Observer Net: Okay. Perhaps we can talk about your experience at the United Nations. When Malaysia pegged its currency to the dollar in 1998, you called capital controls "necessary heresy." With your extensive experience at the United Nations, how do you think ASEAN should overcome the dominance of the dollar in this wave of de-dollarization?

Dr. Jomo Sundaram: Although the dominance of the dollar and its so-called "excessive privilege" is not liked by most countries in the world, in my opinion, this is not the primary issue. The behavior of the Washington leadership in recent years has led to the decline of the dollar, because when the U.S. seizes the property of other countries under its own reasons and excuses, it undermines confidence in the dollar worldwide.

President Trump threatened countries that tried to move away from the dollar, mainly Brazil and South Africa. In fact, even the BRICS countries may not agree to immediately de-dollarize.

Observer Net: As a former UN official, how should "Global South" countries reform the international financial architecture—particularly the voting rights of the IMF—to make representation truly meaningful? Or, as some left-wing scholars say, should China play a leading role in helping establish a new Bretton Woods system to bypass Western dominance?

Dr. Jomo Sundaram: I think this is a very important time to raise this question. We can see that President Trump changed the rules at the beginning of his second term, abandoning many existing rules. Other countries in the world do not agree with this behavior. At the same time, we must also recognize that the old rules were not good solutions. Therefore, we should take advantage of this opportunity to try to push for reforms to improve the international monetary and financial system, to ensure greater financial stability.
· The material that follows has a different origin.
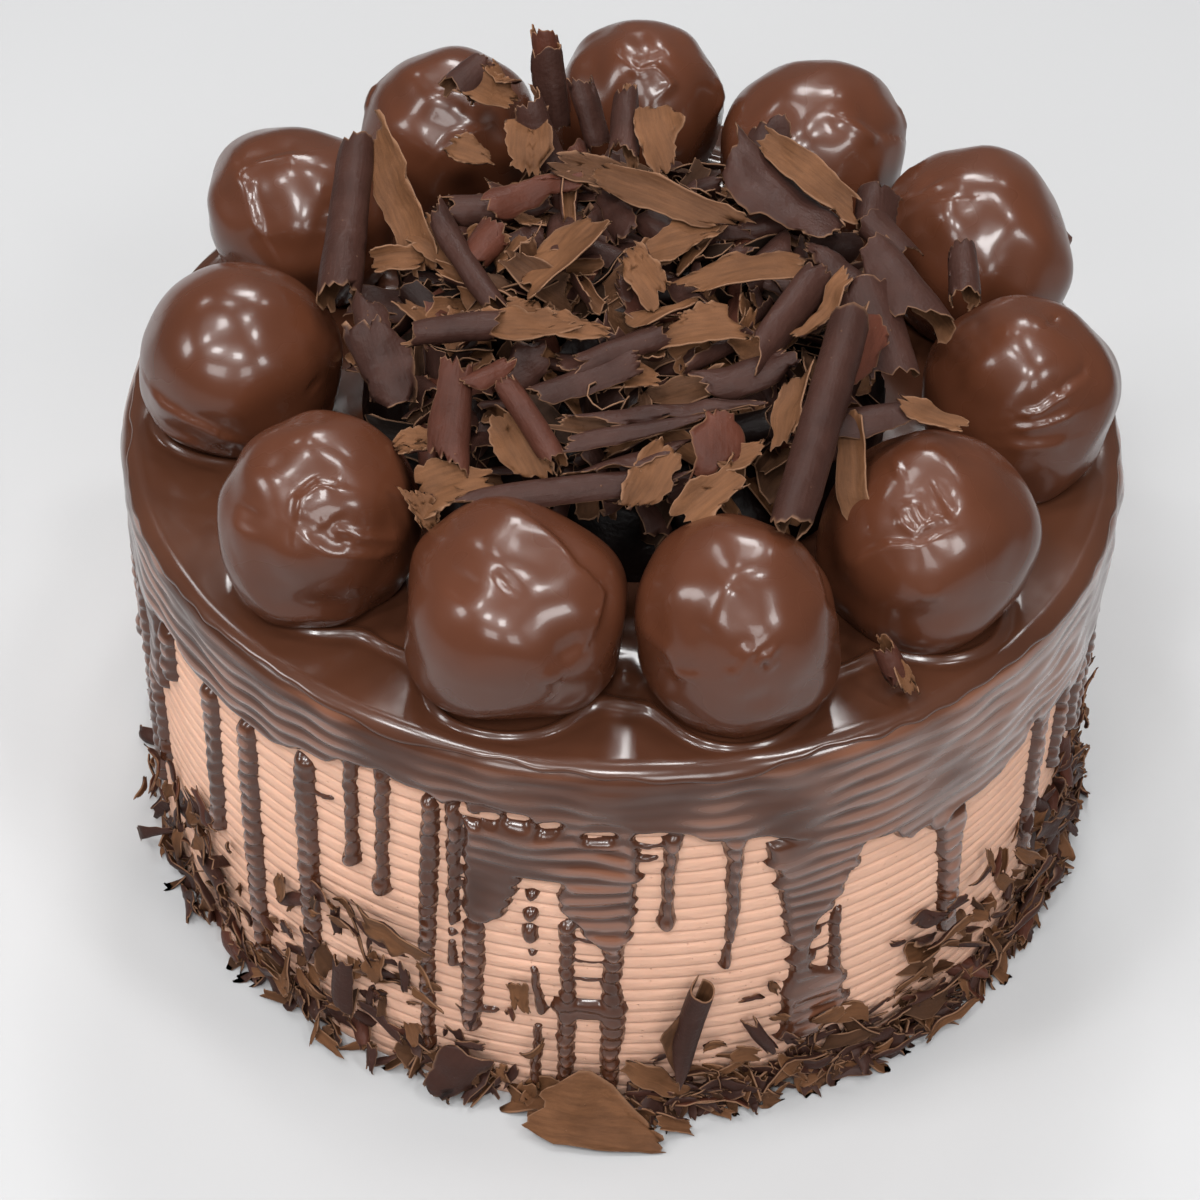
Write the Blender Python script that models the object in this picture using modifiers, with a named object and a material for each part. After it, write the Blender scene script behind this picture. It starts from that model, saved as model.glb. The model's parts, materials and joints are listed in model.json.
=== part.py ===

Professor Jomo at the GSN meeting GSN

I would like to further explain that the reason the Bretton Woods Conference is called the United Nations Monetary and Financial Conference is not only because it created the IMF and the World Bank, but also because it envisioned a framework for post-war reconstruction and post-colonial development.

Today, we see that this system has been abused and in many cases has not worked effectively. Now is the time for us to work together and try to improve this system, not to benefit one country at the expense of others, but to seek a solution that is more beneficial for all of us.

For example, the problem with the current reserve currency system essentially comes down to the issue of payment settlement. Long before the establishment of the Bretton Woods system, Keynes and others in Britain proposed their own schemes to coordinate trade surpluses and deficits, but the U.S. was convinced that it would always have a trade surplus and was not interested in these proposals, insisting on creating the Bretton Woods system.

However, less than two decades later, in the 1960s, the U.S. completely lost its trade surplus advantage. This is the root of the current problem: for half a century, the U.S. has been issuing a lot of dollars to the world, and in fact, other countries have been providing "subsidies" for the issuance of dollars.